Tadeusz Zych w artykule "Pani doktor", zamieszczonym w 31. numerze "Tarnobrzeskich Zeszytów Historycznych", przytoczył relację Genowefy Szczur z dramatycznego wydarzenia, które mogło zakończyć się dla Olgi Lilien i mieszkańców Mokrzyszowa tragicznie. Podczas pokazowej egzekucji jeden z Niemców, widząc wśród spędzonych mieszkańców dr Lilien, wskazał na nią jako na Żydówkę. Wówczas stanowczo w jej obronie stanął sołtys Jan Bila, zaprzeczając tej sugestii.
Po zakończeniu wojny doktor Olga otrzymała propozycję pracy m.in. w Stanach Zjednoczonych. Jej umiejętności, wiedza, zdobyte doświadczenie, znajomość języków pozwalały ruszyć na podbój wielkiego świata. Ona jednak postanowiła pozostać w Tarnobrzegu, by spłacić swoją pracą i wiedzą dług wdzięczności wobec tutejszej społeczności za uratowanie życia. Już w 1944 r., razem z doktorami Starostką i Wołoszyńskim, organizowała opiekę medyczną dla tutejszych mieszkańców. Dzięki jej staraniom w 1953 roku w tarnobrzeskim szpitalu powstał oddział pediatryczny i pośrednio także chirurgia dziecięca, której twórczynią była dr Janina Libman, ściągnięta do Tarnobrzega przez O. Lilien.
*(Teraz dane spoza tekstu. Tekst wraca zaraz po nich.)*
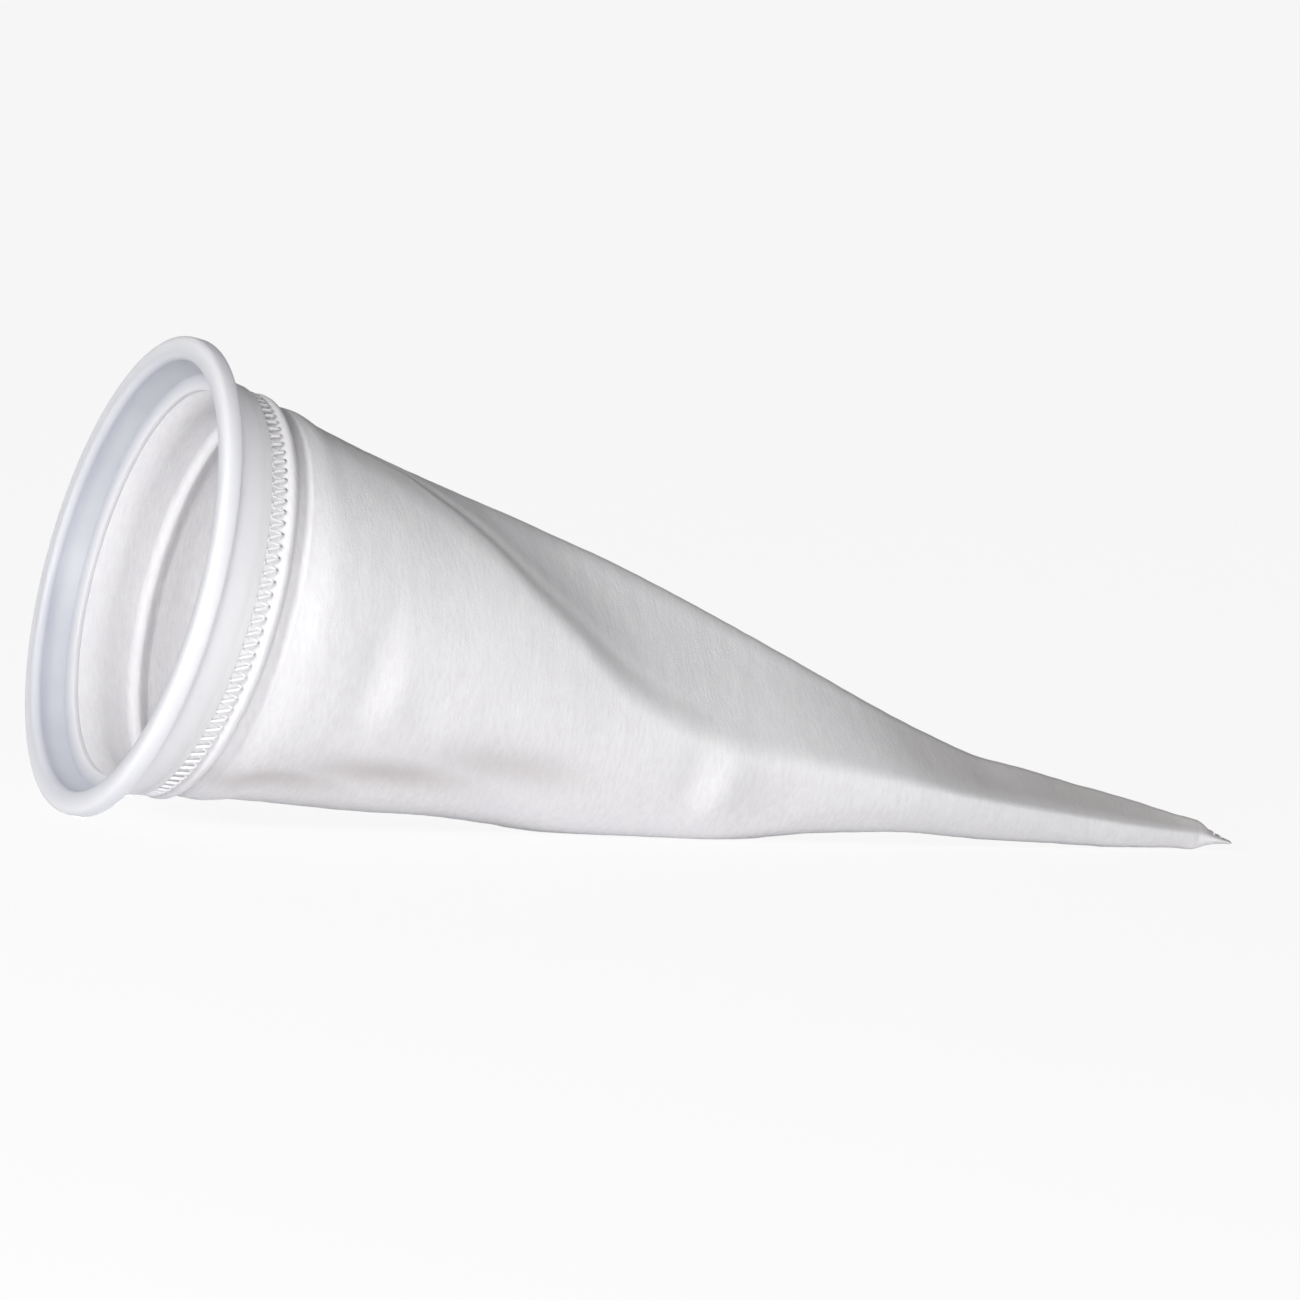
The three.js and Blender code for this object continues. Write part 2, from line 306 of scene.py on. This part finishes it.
def half_width(place, half):
    girth = girth_radius(place)
    wide = np.sqrt(np.maximum(2 * girth * girth - half * half, 0))
    wide = np.maximum(wide, PINCH_RADIUS)
    return np.where(place > PINCH_START, PINCH_RADIUS * PINCH_WIDTH_SHARE, wide)


# Share of the full section that is left under the slack facet, in a direction from its middle
def facet_share(place, angle):
    toward = np.cos(angle - np.radians(curve(FACET, 2, place)))
    cut = curve(FACET, 1, place)
    line = (1 - cut) / np.maximum(toward, FACET_LEAST_COSINE)
    flat = np.where(toward > FACET_LEAST_COSINE, line, FACET_UNCUT)
    h = np.maximum(FACET_BLEND - np.abs(1 - flat), 0) / FACET_BLEND
    return np.minimum(1, flat) - h * h * FACET_BLEND / 4


def turn_between(angle, middle):
    return np.arctan2(np.sin(angle - middle), np.cos(angle - middle))


# Depth of the dents at each point, and how much painted shade darkens them
def dent_depth(place, angle, radius):
    depth = np.zeros_like(place)
    painted_shade = np.zeros_like(place)
    for at, towards, length, width, deep, shade_paint in DENTS:
        across = turn_between(angle, math.radians(towards)) * radius / width
        down = (place - at) / length
        share = np.exp(-across * across - down * down)
        depth += deep * share
        painted_shade = np.maximum(painted_shade, shade_paint * share)
    return depth, painted_shade


# Lower border of the slack facet, as an angle from the front side
def crease_angle(place):
    cut = np.clip(curve(FACET, 1, place), LEAST_CUT, None)
    return np.radians(curve(FACET, 2, place)) - np.arccos(1 - cut)


# Soft valley just above the border of the slack facet, and the low ridge along it
def crease_depth(place, angle, radius):
    above = turn_between(angle, crease_angle(place)) * radius
    depth = np.zeros_like(place)
    for middle, half, deep, fade_start, fade_end in CREASE:
        across = np.exp(-((above - middle) / half) ** 2)
        depth += deep * (across * (1 - ramp(place, fade_start, fade_end)))
    return ramp(place, CREASE_START, CREASE_FULL) * depth


def seam_rise(place, angle, radius):
    across = np.abs(turn_between(angle, SEAM_ANGLE)) * radius
    edge = 1 - ramp(across, SEAM_HALF_WIDTH - SEAM_EDGE, SEAM_HALF_WIDTH + SEAM_EDGE / 2)
    ends = ramp(place, SEAM_START, SEAM_FULL) * (1 - ramp(place, SEAM_FADE, PINCH_START))
    return SEAM_HEIGHT * edge * ends


def round_radius(place):
    places, radii = zip(*ROUND_PART)
    return np.interp(place, places, radii)


# Points of the part in metres, from places along the middle line and offsets to the front and upwards
def points_at(place, front, up, lowest):
    in_collar = np.minimum(place, BEND_PLACE)
    in_cone = np.maximum(place - BEND_PLACE, 0)
    t = smooth(np.clip((place - BEND_PLACE) / BEND_LENGTH, 0, 1))
    tilt = COLLAR_TILT + t * (CONE_TILT - COLLAR_TILT)
    x = in_collar * math.cos(COLLAR_TILT) + in_cone * math.cos(CONE_TILT)
    z = COLLAR_HEIGHT - in_collar * math.sin(COLLAR_TILT) - in_cone * math.sin(CONE_TILT)
    height = np.maximum(z + up * np.cos(tilt), lowest)
    return np.stack([LIP_FRONT + x + up * np.sin(tilt), -front, height], axis=-1) * MM


def round_points(place, angle, radius):
    place = np.asarray(place, dtype=float)
    return points_at(place, radius * np.cos(angle), radius * np.sin(angle), 0)


# Points of the felt at a depth under its outside
def felt_points(place, angle, depth):
    girth = girth_radius(place)
    seam = seam_rise(place, angle, girth) if depth == 0 else np.zeros_like(place)
    radius = round_radius(place)
    if depth > 0:
        hollow = (place > SKIRT_END) & (place < GROOVE_MIDDLE)
        radius = np.where(hollow, np.minimum(radius, BAND_RADIUS), radius)
    full = radius - depth + seam
    half, middle = half_height(place)
    fade = np.minimum(girth / DENT_FULL_GIRTH, 1)
    dents = dent_depth(place, angle, girth)[0] + crease_depth(place, angle, girth)
    inward = depth - seam + dents * fade
    share = facet_share(place, angle)
    front = (half_width(place, half) * share - inward) * np.cos(angle)
    up = middle + (half * share - inward) * np.sin(angle)
    start = ramp(place, CONE_START, CONE_START + SHOULDER_LENGTH)
    shoulder = np.where(place <= CONE_START, full, CONE_START_RADIUS - depth + seam)
    front = shoulder * np.cos(angle) * (1 - start) + front * start
    up = shoulder * np.sin(angle) * (1 - start) + up * start
    return points_at(place, front, up, depth * (place > CONE_START))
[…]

Pracowała ponad siły, przyjmując nawet po 40 dzieci dziennie. Leczyła nie tylko najmłodszych, pamiętała o starszych, samotnych i ubogich, których odwiedzała w ich domach.
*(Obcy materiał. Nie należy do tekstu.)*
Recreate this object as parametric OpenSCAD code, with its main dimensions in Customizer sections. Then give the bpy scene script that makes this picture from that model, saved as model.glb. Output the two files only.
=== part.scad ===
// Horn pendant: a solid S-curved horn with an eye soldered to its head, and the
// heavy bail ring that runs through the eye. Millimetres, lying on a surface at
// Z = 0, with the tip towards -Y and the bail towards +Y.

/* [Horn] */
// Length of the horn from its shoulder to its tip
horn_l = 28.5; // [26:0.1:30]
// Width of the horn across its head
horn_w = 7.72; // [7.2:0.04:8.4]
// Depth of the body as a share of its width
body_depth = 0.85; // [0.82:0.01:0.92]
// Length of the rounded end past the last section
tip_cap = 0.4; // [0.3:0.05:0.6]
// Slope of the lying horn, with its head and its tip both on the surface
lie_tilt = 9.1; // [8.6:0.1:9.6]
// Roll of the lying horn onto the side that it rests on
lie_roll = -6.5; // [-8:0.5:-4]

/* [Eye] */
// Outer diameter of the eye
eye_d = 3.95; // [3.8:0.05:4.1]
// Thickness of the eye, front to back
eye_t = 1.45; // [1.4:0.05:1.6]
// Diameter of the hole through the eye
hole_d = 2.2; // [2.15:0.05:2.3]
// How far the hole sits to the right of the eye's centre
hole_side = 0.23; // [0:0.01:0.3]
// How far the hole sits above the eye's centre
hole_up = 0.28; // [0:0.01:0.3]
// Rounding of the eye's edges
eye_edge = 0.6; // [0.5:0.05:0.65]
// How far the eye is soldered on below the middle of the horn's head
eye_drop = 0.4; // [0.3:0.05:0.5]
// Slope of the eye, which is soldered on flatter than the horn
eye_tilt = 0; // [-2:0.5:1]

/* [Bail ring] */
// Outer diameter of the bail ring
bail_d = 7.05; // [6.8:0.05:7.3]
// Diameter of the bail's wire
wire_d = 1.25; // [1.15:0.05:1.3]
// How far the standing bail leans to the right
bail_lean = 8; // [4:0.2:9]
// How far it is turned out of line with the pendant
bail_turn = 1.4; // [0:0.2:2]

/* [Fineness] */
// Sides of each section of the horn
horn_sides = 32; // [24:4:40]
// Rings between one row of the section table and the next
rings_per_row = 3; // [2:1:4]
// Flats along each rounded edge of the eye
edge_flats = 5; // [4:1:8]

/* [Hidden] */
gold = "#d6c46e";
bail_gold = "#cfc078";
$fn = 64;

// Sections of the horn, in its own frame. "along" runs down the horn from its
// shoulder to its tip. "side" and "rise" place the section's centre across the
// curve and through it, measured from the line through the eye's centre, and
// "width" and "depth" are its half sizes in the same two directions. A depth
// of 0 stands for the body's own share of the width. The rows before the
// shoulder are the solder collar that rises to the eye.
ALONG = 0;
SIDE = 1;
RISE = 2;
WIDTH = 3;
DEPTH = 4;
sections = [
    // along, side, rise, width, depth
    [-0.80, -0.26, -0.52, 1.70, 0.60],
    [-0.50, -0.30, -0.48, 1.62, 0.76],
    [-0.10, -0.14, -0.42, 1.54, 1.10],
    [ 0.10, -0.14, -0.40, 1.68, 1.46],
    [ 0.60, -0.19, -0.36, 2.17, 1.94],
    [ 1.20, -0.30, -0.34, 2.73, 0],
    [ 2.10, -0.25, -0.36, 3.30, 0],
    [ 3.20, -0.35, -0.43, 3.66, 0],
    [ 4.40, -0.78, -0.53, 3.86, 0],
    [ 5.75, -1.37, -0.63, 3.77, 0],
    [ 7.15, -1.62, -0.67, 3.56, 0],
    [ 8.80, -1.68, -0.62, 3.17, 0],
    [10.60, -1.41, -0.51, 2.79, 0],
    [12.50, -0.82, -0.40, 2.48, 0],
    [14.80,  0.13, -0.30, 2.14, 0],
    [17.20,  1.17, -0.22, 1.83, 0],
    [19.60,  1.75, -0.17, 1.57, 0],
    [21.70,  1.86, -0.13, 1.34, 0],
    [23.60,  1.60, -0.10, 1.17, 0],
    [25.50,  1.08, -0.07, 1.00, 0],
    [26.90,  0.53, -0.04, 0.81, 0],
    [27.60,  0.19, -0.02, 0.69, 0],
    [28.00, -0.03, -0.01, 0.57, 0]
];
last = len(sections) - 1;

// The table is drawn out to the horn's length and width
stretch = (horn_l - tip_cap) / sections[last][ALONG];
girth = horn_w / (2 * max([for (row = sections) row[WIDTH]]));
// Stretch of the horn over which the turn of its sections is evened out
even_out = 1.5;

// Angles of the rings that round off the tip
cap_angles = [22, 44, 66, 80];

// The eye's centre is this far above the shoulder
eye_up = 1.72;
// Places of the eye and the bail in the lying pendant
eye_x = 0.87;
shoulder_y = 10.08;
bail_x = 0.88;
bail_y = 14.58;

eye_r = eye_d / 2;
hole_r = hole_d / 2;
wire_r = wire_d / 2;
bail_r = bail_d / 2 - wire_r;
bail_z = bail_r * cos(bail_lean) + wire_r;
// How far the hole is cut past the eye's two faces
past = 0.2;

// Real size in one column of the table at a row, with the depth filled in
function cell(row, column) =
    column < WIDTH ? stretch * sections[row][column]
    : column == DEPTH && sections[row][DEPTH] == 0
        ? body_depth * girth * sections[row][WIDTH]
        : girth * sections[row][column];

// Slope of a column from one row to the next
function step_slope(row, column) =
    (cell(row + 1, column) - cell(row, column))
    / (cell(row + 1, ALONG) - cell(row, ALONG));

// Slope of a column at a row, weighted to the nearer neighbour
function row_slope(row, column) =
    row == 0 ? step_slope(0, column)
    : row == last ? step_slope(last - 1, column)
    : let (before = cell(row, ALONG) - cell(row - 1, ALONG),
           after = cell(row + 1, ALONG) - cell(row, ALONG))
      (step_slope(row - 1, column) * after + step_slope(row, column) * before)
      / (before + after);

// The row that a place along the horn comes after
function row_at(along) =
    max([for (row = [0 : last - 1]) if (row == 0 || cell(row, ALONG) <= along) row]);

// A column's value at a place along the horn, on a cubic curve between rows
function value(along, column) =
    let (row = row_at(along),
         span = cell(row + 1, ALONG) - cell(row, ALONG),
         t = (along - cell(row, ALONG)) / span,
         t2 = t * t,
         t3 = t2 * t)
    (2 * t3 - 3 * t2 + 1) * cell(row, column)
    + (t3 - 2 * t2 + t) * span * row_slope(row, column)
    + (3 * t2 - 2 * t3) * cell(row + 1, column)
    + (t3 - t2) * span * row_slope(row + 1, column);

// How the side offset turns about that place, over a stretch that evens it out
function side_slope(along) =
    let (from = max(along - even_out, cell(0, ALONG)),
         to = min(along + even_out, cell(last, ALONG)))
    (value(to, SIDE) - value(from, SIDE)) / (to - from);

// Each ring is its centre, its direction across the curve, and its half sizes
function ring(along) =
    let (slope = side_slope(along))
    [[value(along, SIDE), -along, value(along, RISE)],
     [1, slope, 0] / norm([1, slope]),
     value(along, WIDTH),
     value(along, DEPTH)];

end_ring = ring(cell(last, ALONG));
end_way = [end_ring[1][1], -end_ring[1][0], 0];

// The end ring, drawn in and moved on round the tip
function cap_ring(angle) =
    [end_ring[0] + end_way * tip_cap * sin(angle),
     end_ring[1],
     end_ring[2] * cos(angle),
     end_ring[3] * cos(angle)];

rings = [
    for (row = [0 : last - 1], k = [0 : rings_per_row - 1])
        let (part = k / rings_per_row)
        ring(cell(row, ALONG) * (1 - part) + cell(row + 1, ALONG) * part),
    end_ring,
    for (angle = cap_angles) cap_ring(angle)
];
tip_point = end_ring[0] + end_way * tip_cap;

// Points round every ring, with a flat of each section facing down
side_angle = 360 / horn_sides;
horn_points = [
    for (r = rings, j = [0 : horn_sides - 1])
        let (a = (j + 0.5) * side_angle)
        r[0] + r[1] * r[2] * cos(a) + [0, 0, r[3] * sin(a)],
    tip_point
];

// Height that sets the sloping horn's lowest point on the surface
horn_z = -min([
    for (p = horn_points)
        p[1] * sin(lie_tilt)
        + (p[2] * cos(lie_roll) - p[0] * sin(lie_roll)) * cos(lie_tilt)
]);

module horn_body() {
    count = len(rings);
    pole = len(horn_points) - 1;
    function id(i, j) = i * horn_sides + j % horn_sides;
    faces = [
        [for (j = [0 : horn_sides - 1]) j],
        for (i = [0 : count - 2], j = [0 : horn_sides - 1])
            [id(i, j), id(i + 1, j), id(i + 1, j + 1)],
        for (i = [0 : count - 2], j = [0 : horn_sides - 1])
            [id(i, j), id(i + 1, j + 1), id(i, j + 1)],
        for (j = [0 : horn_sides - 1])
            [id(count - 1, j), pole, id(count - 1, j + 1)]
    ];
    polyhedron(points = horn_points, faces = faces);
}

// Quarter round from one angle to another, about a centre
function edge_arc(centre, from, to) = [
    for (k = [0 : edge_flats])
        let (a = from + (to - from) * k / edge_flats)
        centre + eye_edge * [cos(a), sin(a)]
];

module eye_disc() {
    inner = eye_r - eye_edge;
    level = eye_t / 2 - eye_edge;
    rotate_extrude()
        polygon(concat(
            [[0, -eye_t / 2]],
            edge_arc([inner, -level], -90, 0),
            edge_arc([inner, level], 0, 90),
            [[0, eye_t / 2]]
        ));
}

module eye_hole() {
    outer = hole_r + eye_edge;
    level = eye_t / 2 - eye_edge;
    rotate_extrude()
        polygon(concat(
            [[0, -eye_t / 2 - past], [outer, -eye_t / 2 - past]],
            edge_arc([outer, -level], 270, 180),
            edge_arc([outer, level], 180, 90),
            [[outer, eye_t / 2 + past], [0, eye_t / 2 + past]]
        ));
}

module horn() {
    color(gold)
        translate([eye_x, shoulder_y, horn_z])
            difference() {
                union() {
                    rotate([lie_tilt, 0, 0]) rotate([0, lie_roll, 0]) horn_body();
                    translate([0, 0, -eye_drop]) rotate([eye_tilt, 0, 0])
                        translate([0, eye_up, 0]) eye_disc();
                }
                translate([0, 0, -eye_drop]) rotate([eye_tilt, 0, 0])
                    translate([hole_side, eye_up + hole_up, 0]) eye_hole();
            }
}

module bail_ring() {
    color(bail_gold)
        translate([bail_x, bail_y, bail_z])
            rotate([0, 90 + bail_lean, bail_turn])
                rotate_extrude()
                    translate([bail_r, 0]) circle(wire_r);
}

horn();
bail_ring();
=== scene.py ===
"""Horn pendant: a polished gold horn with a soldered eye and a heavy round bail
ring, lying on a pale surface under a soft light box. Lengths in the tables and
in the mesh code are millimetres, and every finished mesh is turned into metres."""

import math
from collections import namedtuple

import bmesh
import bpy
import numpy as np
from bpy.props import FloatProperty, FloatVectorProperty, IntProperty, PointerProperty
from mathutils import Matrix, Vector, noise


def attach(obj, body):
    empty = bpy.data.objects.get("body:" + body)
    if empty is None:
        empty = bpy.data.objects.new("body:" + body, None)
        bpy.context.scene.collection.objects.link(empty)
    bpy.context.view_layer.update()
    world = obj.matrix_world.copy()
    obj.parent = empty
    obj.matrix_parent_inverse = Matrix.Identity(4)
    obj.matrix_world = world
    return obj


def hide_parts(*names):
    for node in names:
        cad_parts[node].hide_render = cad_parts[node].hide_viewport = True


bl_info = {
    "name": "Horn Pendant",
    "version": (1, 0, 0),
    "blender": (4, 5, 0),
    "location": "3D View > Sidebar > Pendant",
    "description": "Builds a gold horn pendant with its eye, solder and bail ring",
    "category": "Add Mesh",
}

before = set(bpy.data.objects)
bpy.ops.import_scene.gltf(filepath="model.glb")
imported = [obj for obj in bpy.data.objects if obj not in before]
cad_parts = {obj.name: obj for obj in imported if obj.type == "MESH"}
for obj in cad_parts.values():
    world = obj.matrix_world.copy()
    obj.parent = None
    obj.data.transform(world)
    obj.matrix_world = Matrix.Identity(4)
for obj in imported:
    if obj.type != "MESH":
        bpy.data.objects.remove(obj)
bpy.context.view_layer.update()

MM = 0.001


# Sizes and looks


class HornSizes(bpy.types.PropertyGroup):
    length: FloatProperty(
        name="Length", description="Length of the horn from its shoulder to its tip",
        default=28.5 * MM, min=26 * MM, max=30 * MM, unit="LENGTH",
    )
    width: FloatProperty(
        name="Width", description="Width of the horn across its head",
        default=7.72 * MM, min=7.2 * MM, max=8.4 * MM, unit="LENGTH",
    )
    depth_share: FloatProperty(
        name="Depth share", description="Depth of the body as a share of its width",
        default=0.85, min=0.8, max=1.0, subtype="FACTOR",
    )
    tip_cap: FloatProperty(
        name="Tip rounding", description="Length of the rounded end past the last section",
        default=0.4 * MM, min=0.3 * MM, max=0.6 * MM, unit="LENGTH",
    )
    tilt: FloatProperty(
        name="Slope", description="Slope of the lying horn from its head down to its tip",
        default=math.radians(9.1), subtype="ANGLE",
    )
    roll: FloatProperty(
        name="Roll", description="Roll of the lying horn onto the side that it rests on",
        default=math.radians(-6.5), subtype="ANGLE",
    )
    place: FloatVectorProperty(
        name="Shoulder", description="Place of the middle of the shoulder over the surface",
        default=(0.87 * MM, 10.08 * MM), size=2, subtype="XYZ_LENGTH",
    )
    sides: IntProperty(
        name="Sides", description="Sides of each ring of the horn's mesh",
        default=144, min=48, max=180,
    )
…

W ostatnich latach przed przejściem na emeryturę pracowała w Liceum Ogólnokształcącym im. Mikołaja Kopernika i Przedszkolu nr 6, z którym związana była przez 18 lat, a odeszła z niego dopiero w 1990 roku, serdecznie żegnana. Zmarła w Domu Pomocy Społecznej w 1996 roku. T. Zych we wspomnianym artykule napisał: "Tu zmarła tak, jak żyła: cicho, nie chcąc nikogo absorbować swoją osobą". Do końca chciała być "najmniejszą z najmniejszych". Na jej grobie umieszczona została płyta z symbolicznym i wszystko mówiącym napisem: "Judym Tarnobrzega".